_Information provided_

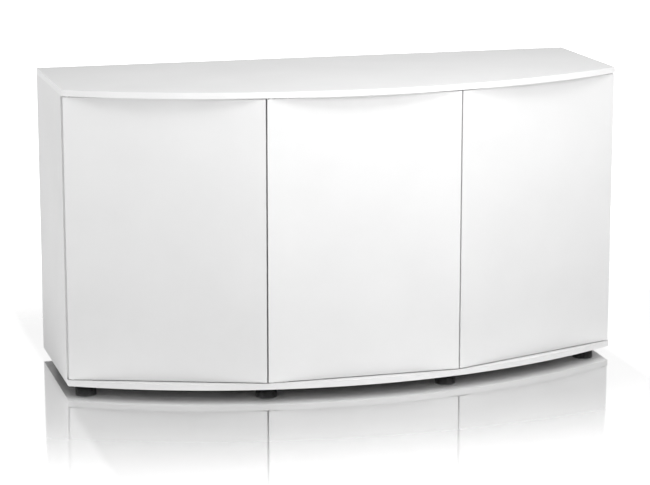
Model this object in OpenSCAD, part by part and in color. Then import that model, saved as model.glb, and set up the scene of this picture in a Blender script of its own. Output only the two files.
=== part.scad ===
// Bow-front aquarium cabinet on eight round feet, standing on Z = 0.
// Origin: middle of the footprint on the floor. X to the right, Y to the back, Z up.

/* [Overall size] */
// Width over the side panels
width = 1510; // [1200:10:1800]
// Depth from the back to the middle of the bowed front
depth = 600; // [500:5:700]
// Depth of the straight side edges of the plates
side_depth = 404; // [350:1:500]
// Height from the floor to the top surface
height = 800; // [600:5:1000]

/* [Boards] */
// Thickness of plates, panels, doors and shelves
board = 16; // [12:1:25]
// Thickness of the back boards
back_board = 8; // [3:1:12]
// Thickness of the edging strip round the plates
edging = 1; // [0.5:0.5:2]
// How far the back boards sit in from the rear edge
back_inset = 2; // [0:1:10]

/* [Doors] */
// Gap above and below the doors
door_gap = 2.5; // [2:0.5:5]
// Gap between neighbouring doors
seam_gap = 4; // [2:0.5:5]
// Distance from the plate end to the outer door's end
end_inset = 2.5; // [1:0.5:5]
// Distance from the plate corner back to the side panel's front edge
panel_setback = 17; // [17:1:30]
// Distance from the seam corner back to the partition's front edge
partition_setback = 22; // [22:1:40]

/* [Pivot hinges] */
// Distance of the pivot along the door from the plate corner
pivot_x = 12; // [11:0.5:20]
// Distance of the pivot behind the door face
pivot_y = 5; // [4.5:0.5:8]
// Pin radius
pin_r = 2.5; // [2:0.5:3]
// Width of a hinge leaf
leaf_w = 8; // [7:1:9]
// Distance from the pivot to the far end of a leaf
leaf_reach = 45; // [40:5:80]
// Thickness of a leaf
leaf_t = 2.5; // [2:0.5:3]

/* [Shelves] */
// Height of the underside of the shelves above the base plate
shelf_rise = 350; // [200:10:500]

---

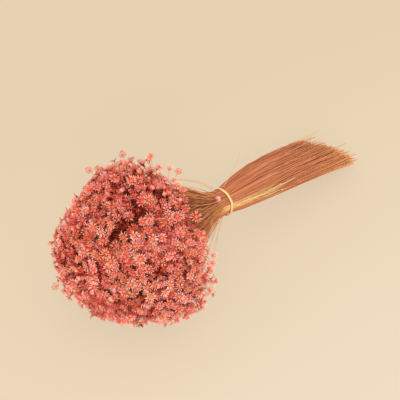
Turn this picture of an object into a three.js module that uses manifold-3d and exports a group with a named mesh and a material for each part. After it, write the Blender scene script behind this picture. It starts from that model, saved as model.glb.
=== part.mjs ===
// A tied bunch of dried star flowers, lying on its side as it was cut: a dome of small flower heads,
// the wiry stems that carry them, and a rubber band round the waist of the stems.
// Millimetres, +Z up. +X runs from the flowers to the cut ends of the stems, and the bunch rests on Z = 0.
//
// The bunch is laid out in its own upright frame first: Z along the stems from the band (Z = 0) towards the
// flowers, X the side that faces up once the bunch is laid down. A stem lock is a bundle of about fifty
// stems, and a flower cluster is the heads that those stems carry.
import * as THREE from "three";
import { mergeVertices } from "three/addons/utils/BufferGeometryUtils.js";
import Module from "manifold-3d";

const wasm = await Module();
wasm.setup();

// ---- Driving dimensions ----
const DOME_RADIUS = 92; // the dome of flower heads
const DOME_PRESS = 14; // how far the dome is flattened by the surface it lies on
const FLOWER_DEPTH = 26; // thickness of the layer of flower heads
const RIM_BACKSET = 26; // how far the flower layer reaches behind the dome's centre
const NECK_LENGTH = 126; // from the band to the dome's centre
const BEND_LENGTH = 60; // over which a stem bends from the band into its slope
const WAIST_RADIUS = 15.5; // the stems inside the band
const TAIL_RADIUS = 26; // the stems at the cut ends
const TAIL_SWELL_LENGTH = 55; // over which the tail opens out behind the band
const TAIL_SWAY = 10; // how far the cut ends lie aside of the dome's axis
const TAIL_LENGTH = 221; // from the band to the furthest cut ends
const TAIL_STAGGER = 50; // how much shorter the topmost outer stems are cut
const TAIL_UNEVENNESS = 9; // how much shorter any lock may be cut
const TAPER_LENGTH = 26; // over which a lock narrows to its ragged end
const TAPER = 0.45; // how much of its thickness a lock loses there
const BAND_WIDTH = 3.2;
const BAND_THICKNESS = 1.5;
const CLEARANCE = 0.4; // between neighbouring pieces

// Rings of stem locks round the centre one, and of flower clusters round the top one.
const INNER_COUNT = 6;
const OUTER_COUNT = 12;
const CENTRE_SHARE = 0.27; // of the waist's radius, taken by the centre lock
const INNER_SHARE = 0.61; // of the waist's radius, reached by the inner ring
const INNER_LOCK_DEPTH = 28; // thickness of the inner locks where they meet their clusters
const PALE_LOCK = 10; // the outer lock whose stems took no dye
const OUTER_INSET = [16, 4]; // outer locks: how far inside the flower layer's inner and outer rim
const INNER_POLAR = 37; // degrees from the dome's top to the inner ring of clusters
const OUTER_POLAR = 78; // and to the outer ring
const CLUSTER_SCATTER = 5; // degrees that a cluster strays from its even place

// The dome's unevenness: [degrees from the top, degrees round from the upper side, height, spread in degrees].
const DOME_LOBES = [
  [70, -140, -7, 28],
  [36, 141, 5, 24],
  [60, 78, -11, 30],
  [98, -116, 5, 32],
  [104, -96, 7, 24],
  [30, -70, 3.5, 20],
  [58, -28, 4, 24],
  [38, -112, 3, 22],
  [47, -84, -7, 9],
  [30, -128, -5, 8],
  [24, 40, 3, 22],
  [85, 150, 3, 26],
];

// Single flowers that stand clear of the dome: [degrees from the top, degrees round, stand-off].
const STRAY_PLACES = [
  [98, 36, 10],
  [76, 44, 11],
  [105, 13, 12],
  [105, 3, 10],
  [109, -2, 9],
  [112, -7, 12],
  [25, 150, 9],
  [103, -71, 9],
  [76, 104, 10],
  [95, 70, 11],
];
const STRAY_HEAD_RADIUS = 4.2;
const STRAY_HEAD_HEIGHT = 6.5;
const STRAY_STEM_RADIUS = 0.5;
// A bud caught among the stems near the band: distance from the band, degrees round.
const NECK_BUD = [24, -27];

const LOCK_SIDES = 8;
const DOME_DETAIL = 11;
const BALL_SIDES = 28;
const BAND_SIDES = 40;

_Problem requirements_
Take the listing above and repeat exactly the lines from the one containing "Turn this picture" through the one containing "wasm.setup();", both included.

_Full response_
Turn this picture of an object into a three.js module that uses manifold-3d and exports a group with a named mesh and a material for each part. After it, write the Blender scene script behind this picture. It starts from that model, saved as model.glb.
=== part.mjs ===
// A tied bunch of dried star flowers, lying on its side as it was cut: a dome of small flower heads,
// the wiry stems that carry them, and a rubber band round the waist of the stems.
// Millimetres, +Z up. +X runs from the flowers to the cut ends of the stems, and the bunch rests on Z = 0.
//
// The bunch is laid out in its own upright frame first: Z along the stems from the band (Z = 0) towards the
// flowers, X the side that faces up once the bunch is laid down. A stem lock is a bundle of about fifty
// stems, and a flower cluster is the heads that those stems carry.
import * as THREE from "three";
import { mergeVertices } from "three/addons/utils/BufferGeometryUtils.js";
import Module from "manifold-3d";

const wasm = await Module();
wasm.setup();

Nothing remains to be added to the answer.